Stripers… Rest In Peace

A large striper from the Fort Point Pier in San Francisco

This week a judge in the U.S. District Court, Fresno, California, sounded what may be the death knell for striped bass in the not so Golden State. Politics and the fight over water has reared its head once again in California. (See article at the bottom.} It’s a far departure from what was once considered a magnificent, world class fishery.

PACIFIC STRIPERS

Van Campen Heilner, Salt Water Fishing, Alfred A. Knopf, New York, 1953. This was first written for the 1937 edition of his book.

[Van Campen Heilner — one of the pioneers of salt water fishing.]

Homecoming travelers from Europe to the U.S.A., after passing Ambrose Lightship, have sighted rising from the cliffs behind Sandy Hook the twin lights of the Highlands. Flowing inland beneath them are the Shrewsbury and Navesink Rivers, the cradle of striped bass fishing in America.

In the year 1879 there were 107 small striped bass shipped from the Navesink River and liberated in the Carquinez Straits near San Francisco. The size of the first shipment ran from 1 1/2 to 3 inches in length and a few were “medium sized specimens.” You will have to guess at what is meant by “medium sized,” for the records do not give details as to weight or length. In 1882 there were 300 more brought from the Shrewsbury River and released in Suisun Bay, California. This shipment consisted of bass running from 5 to 9 inches in length. From these two shipments originated what is probably the finest striped bass fishing in the world.
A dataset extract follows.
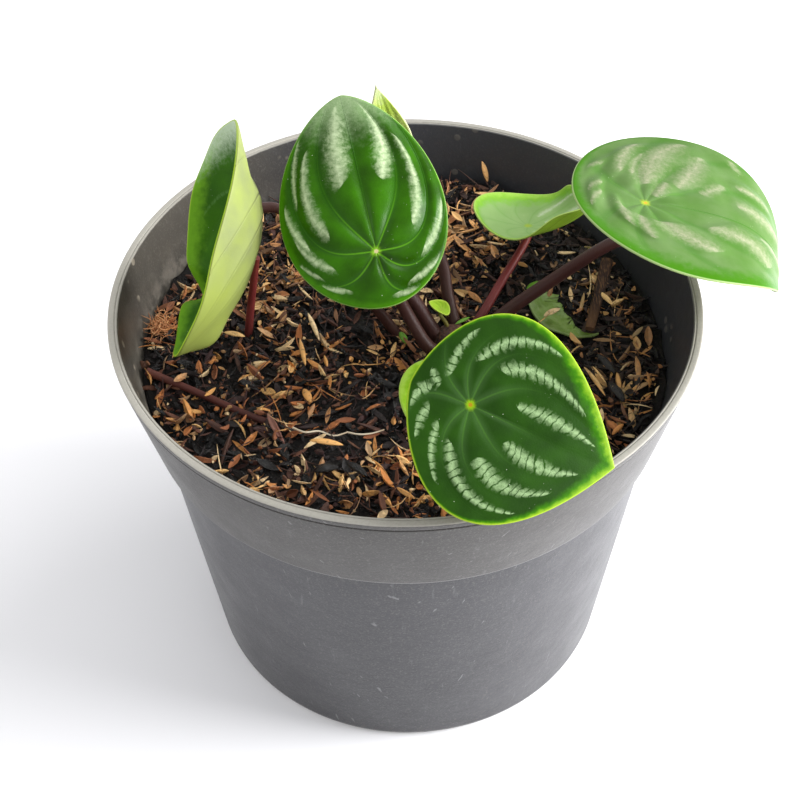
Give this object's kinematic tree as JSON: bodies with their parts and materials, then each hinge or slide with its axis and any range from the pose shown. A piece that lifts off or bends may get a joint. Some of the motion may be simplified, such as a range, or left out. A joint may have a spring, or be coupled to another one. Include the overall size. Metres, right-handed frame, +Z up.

Mel and a striper from the Paradise Park Pier

Liberated in waters ideally suited to them, with food in abundance and a climate hardly equaled on the face of the earth, the fish increased with amazing rapidity and to large size. In 1883, four years after the first shipment, a 17-pounder was caught. On March 11, 1884, an 18 1/2-pound fish was taken, and on June 16, 1889, ten years after the first planting was made, a 45-pound striper was netted. These records are probably the most reliable in existence as to the growth of stripers over a period of years. From then on it was a panic. Stripers multiplied so rapidly in the climate-nurtured California waters that commercial fishermen and sportsmen had a field day. The commercial catch increased to such numbers that it far outstripped anything ever brought in on the Atlantic coast. Forty and fifty-pound stripers fell to the anglers’ rods as an almost everyday occurrence. The San Franciscans and their brother anglers north and south of the Peninsula became “striped bass minded” and striped bass mad they still are today.

Two schoolie-sized stripers taken from the Marin Rod and Gun Club Pier in 2013

Then a discordant note crept into this beautiful Elysian symphony. While the bass showed no decrease in numbers they commenced to show a decrease in size. This, as has so often been the case, was found to be due to excessive netting. But by now, so many Californians were fishing for stripers with rod and reel and so powerfully had they branded themselves together that they were able to stop once and for all the sale of striped bass in the Golden State. In presenting their case to the Legislature, one of their arguments was that in one year over $180,000.00 worth of sardines had been sold to sportsmen as bait for stripers alone! Think of it! An amazing and wonderful thing. And as if this was not enough they made it mandatory for salt water anglers to have a fishing license and limited themselves to five a day and nothing under 12 inches. With these rules in force the stripers staged a quick comeback and 40- and 50-pounders were soon as common as they formerly were.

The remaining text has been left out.